One may take note of another device used effectively by State capitalist
ideologists in their service to existing power and privilege. The ritual
denunciation of the so-called 'socialist' States is replete with distortions and
often outright lies. Nothing is easier than to denounce the official enemy and
to attribute to it any crime: there is no need to be burdened by the demands of
evidence or logic as one marches in the parade. Critics of Western violence and
atrocities often try to set the record straight, recognizing the criminal
atrocities and repression that exist while exposing the tales that are concocted
in the service of Western violence. With predictable regularity, these steps are
at once interpreted as apologetics for the empire of evil and its minions. Thus
the crucial Right to Lie in the Service of the State is preserved, and the
critique of State violence and atrocities is undermined.
It is also worth noting the great appeal of Leninist doctrine to the modern
intelligentsia in periods of conflict and upheaval. This doctrine affords the
'radical intellectuals' the right to hold State power and to impose the harsh
rule of the 'Red Bureaucracy,' the 'new class,' in the terms of Bakunin's
prescient analysis a century ago. As in the Bonapartist State denounced by Marx,
they become the 'State priests,' and "parasitical excrescence upon civil
society" that rules it with an iron hand.
In periods when there is little challenge to State capitalist institutions, the
same fundamental commitments lead the 'new class' to serve as State managers and
ideologists, "beating the people with the people's stick," in Bakunin's words.
It is small wonder that intellectuals find the transition from 'revolutionary
Communism' to 'celebration of the West' such an easy one, replaying a script
that has evolved from tragedy to farce over the past half century. In essence,
all that has changed is the assessment of where power lies. Leninšs dictum that
"socialism is nothing but state capitalist monopoly made to benefit the whole
people," who must of course trust the benevolence of their leaders, expresses
the perversion of 'socialism' to the needs of the State priests, and allows us
to comprehend the rapid transition between positions that superficially seem
diametric opposites, but in fact are quite close."
Read the whole thing here:
http://freetimes3x.blogspot.com/ (http://freetimes3x.blogspot.com/)

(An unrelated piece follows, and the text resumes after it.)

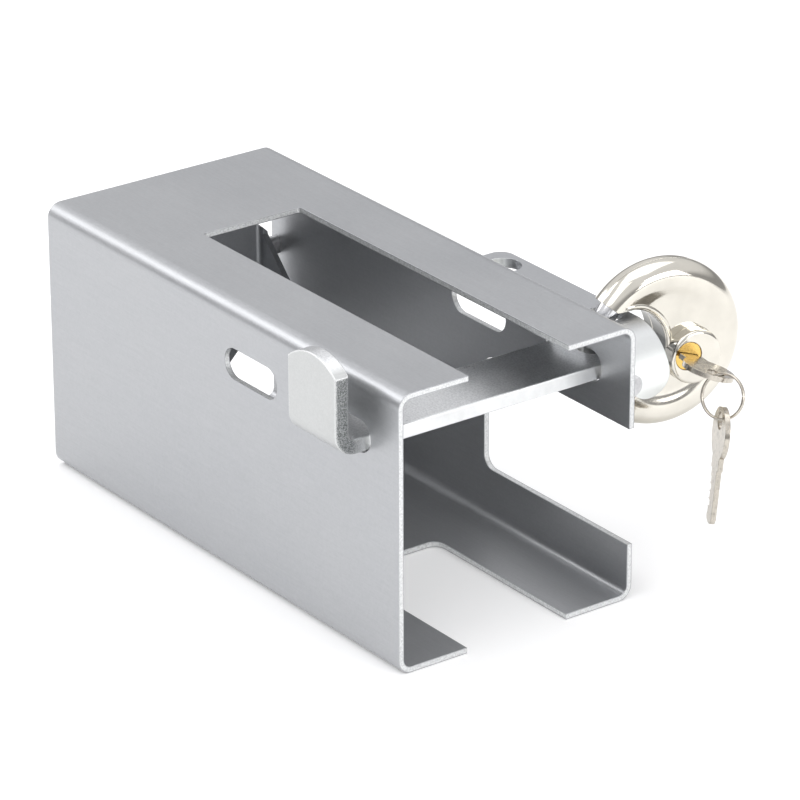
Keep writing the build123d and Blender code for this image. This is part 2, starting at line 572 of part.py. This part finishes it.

requires some intellectual effort to escape its shackles. One such doctrine is
that the society created by Lenin and Trotsky and molded further by Stalin and
his successors has some relation to socialism in some meaningful or historically
accurate sense of this concept. In fact, if there is a relation, it is the
relation of contradiction.
It is clear enough why both major propaganda systems insist upon this fantasy.
Since its origins, the Soviet State has attempted to harness the energies of its
own population and oppressed people elsewhere in the service of the men who took
advantage of the popular ferment in Russia in 1917 to seize State power. One
major ideological weapon employed to this end has been the claim that the State
managers are leading their own society and the world towards the socialist
ideal; an impossibility, as any socialist -- surely any serious Marxist --
should have understood at once (many did), and a lie of mammoth proportions as
history has revealed since the earliest days of the Bolshevik regime. The
taskmasters have attempted to gain legitimacy and support by exploiting the aura
of socialist ideals and the respect that is rightly accorded them, to conceal
their own ritual practice as they destroyed every vestige of socialism.
As for the world's second major propaganda system, association of socialism with
the Soviet Union and its clients serves as a powerful ideological weapon to
enforce conformity and obedience to the State capitalist institutions, to ensure
that the necessity to rent oneself to the owners and managers of these
institutions will be regarded as virtually a natural law, the only alternative
to the 'socialist' dungeon.
The Soviet leadership thus portrays itself as socialist to protect its right to
wield the club, and Western ideologists adopt the same pretense in order to
forestall the threat of a more free and just society. This joint attack on
socialism has been highly effective in undermining it in the modern period.
One may take note of another device used effectively by State capitalist
ideologists in their service to existing power and privilege. The ritual
denunciation of the so-called 'socialist' States is replete with distortions and
often outright lies. Nothing is easier than to denounce the official enemy and
to attribute to it any crime: there is no need to be burdened by the demands of
evidence or logic as one marches in the parade. Critics of Western violence and
atrocities often try to set the record straight, recognizing the criminal
atrocities and repression that exist while exposing the tales that are concocted
in the service of Western violence. With predictable regularity, these steps are
at once interpreted as apologetics for the empire of evil and its minions. Thus
the crucial Right to Lie in the Service of the State is preserved, and the
critique of State violence and atrocities is undermined.
It is also worth noting the great appeal of Leninist doctrine to the modern
intelligentsia in periods of conflict and upheaval. This doctrine affords the
'radical intellectuals' the right to hold State power and to impose the harsh
rule of the 'Red Bureaucracy,' the 'new class,' in the terms of Bakunin's
prescient analysis a century ago. As in the Bonapartist State denounced by Marx,
they become the 'State priests,' and "parasitical excrescence upon civil
society" that rules it with an iron hand.
In periods when there is little challenge to State capitalist institutions, the
same fundamental commitments lead the 'new class' to serve as State managers and
ideologists, "beating the people with the people's stick," in Bakunin's words.
It is small wonder that intellectuals find the transition from 'revolutionary
Communism' to 'celebration of the West' such an easy one, replaying a script
that has evolved from tragedy to farce over the past half century. In essence,
all that has changed is the assessment of where power lies. Leninšs dictum that
"socialism is nothing but state capitalist monopoly made to benefit the whole
people," who must of course trust the benevolence of their leaders, expresses
the perversion of 'socialism' to the needs of the State priests, and allows us
to comprehend the rapid transition between positions that superficially seem
diametric opposites, but in fact are quite close."